Aan de wet gestorven

De apostel Paulus schrijft in Galaten 1: ´Want ik ben door de wet aan de wet gestorven, om voor God te leven´ (vs. 19). De wet was heilig, rechtvaardig én goed (Rom. 7:12). Maar omdat zij door het vlees krachteloos was, kon zij alleen maar dood en oordeel brengen over de mens in zijn gevallen, onmachtige toestand. Paulus, die eens onder de wet was, had deze werking ten volle ondervonden. Hij was door de wet gestorven. Zij had het oordeel van de dood over hem uitgesproken, en dit oordeel was in Christus over hem voltrokken. Met Christus was hij gestorven en opgestaan. Nu leefde hij niet meer volgens zijn oude toestand als een mens in het vlees. Daarom had de wet ook geen enkele aanspraak meer op hem; hij was aan de wet gestorven en daardoor voorgoed ontrukt aan haar heerschappij en macht. Een volmaakte Plaatsvervanger had voor altijd volkomen voldaan aan de rechtvaardige eisen van de wet. Nu was hij door de dood vrijgemaakt van de wet. Hij was nu het eigendom van een ander geworden: van Hem Die uit de doden opgewekt is. En het doel was dat hij voortaan ´voor God zou leven´.

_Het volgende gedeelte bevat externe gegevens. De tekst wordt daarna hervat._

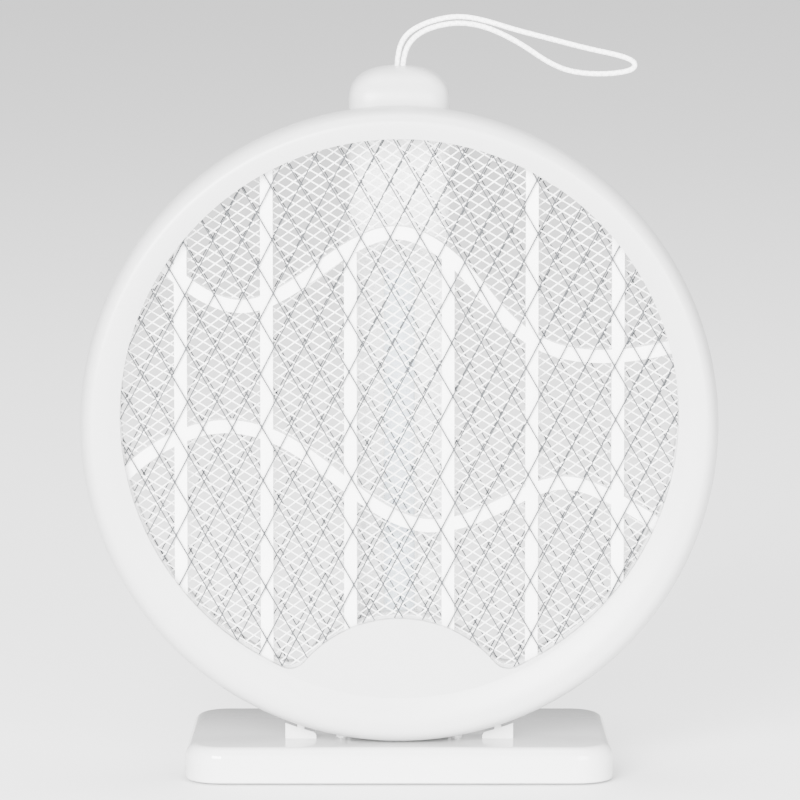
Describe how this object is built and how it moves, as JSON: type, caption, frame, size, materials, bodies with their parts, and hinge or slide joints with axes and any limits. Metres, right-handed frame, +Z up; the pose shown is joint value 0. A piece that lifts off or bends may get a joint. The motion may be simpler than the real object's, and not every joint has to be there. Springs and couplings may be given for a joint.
{
  "type": "electric fly swatter",
  "caption": "Folding electric fly swatter with a round layered net and a lamp in its folded handle, standing upright on a charging base.",
  "frame": {"origin": "under the middle of the charging base, on the surface it stands on", "axes": "+Z up, -Y towards the front of the net, +X to the right as seen from the front"},
  "size_m": [0.22, 0.085, 0.2625],
  "materials": {
    "white_shell": "satin moulded",
    "white_base": "polished",
    "white_rib": "moulded",
    "button_plastic": "fine texture",
    "net_metal": "expanded sheet",
    "mesh_metal": "bright expanded mesh",
    "steel": "turned",
    "zinc_screw": "zinc plated",
    "brass_contact": "plated",
    "clear_window": "clear moulded",
    "diffuser": "frosted",
    "circuit_board": "solder mask",
    "white_board": "solder mask",
    "component": "moulded",
    "cell_wrap": "shrink wrap",
    "rubber_foot": "matte",
    "clear_rubber": "soft",
    "lanyard_cord": "braided"
  },
  "bodies": {
    "base": {"base_top_shell": "white_base", "base_bottom_plate": "white_base", "base_feet": "rubber_foot", "base_screws": "zinc_screw", "base_weights": "steel", "base_board": "circuit_board", "contact_block": "component", "contact_pins": "brass_contact", "charging_socket": "steel", "cradle_rests": "white_base", "cradle_pads": "clear_rubber", "cradle_back_rest": "white_base", "locating_pegs": "white_base"},
    "head": {"head_front_shell": "white_shell", "head_rear_shell": "white_shell", "head_screws": "zinc_screw", "front_grid": "net_metal", "rear_grid": "net_metal", "middle_mesh": "mesh_metal", "front_rib_frame": "white_rib", "rear_rib_frame": "white_rib", "lobe_board": "circuit_board", "net_contacts": "brass_contact", "discharge_resistor": "component", "charging_pads": "brass_contact", "hinge_pin": "steel", "hinge_caps": "button_plastic", "friction_washers": "component"},
    "handle": {"hinge_knuckle": "white_shell", "hinge_bushes": "brass_contact", "handle_front_shell": "white_shell", "handle_rear_shell": "white_shell", "handle_end_cap": "white_shell", "handle_screws": "zinc_screw", "led_board": "white_board", "uv_leds": "component", "lamp_diffuser": "diffuser", "lamp_window": "clear_window", "battery_cell": "cell_wrap", "battery_contacts": "brass_contact", "main_board": "circuit_board", "hv_transformer": "component", "hv_capacitors": "component", "tact_switch": "component", "mode_switch_base": "component", "status_light": "diffuser", "lanyard_knot": "lanyard_cord", "lanyard": "lanyard_cord"},
    "zap_button": {"zap_button": "button_plastic"},
    "mode_switch": {"mode_switch": "button_plastic"}
  },
  "joints": [
    {"name": "lift_off", "type": "slide", "parent": "base", "child": "head", "axis": [0, 0, 1], "range_m": [0, 0.3]},
    {"name": "handle_fold", "type": "hinge", "parent": "head", "child": "handle", "pos_m": [0, -0.002, 0.0233], "axis": [-1, 0, 0], "range_deg": [0, 180]},
    {"name": "zap_press", "type": "slide", "parent": "handle", "child": "zap_button", "axis": [0, -1, 0], "range_m": [0, 0.0012], "stiffness_N_per_m": 900, "springref_m": -0.0012},
    {"name": "mode_slide", "type": "slide", "parent": "handle", "child": "mode_switch", "axis": [0, 0, 1], "range_m": [0, 0.006]}
  ],
  "couplings": [
    {"joint": "handle_fold", "follows": "lift_off", "rad_per_m": 10.472}
  ]
}
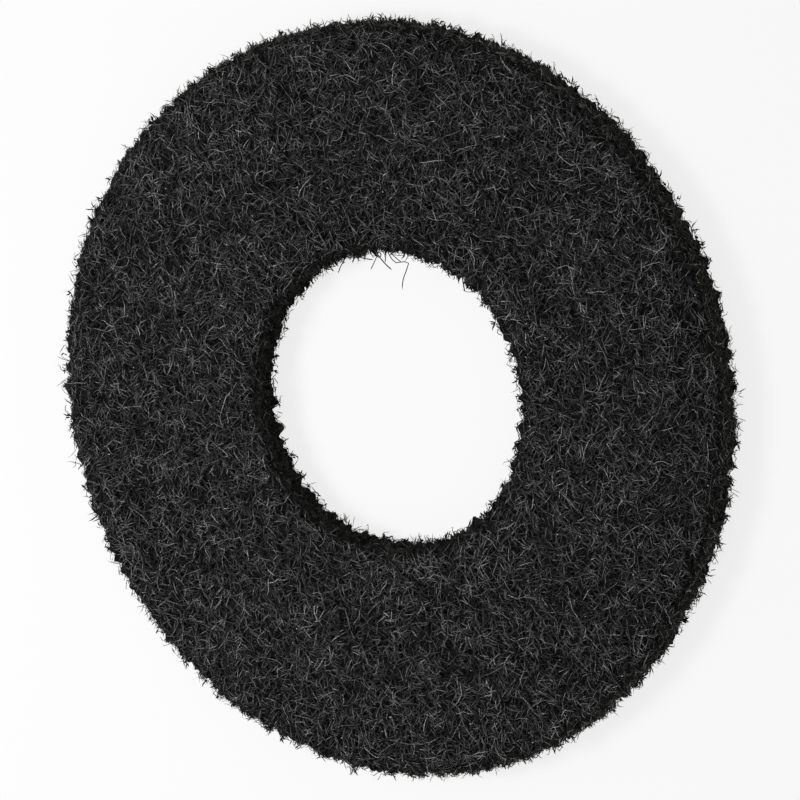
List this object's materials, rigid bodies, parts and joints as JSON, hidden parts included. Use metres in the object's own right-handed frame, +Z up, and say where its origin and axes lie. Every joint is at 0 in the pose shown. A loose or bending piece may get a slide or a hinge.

Wat een gelukkige man was hij! Maar met hoeveel moeite, tegenspraak en vijandschap had hij te kampen, omdat hij deze kostbare waarheid niet alleen zelf wilde beleven, maar ze ook aan anderen wilde meedelen. Het vlees wil nu eenmaal niet in de dood. Het is voor de oude natuur onverdraaglijk om zichzelf als totaal bedorven en krachteloos, tot werkeloosheid, ja tot de dood veroordeeld te zien en niets dan zonde te zijn. Ook in de gelovige probeert het vlees telkens weer op te leven en werkzaam te worden. Maar als dit gebeurt, kan alleen zonde en diepe beschaamdheid het gevolg zijn voor de gelovige. God zij geloofd dat wij die met Christus gestorven en opgestaan zijn, het recht hebben ons voor de zonde dood te houden. Omdat wij in Hem leven bezitten, bezitten wij daarvoor ook de kracht. Wij zijn geroepen en bekwaam gemaakt om de grote apostel op zijn weg na te volgen. De Heer geve dat wij allemaal met meer ijver mogen verder gaan op de weg van het leven, als ´navolgers´ van deze gelukkige man.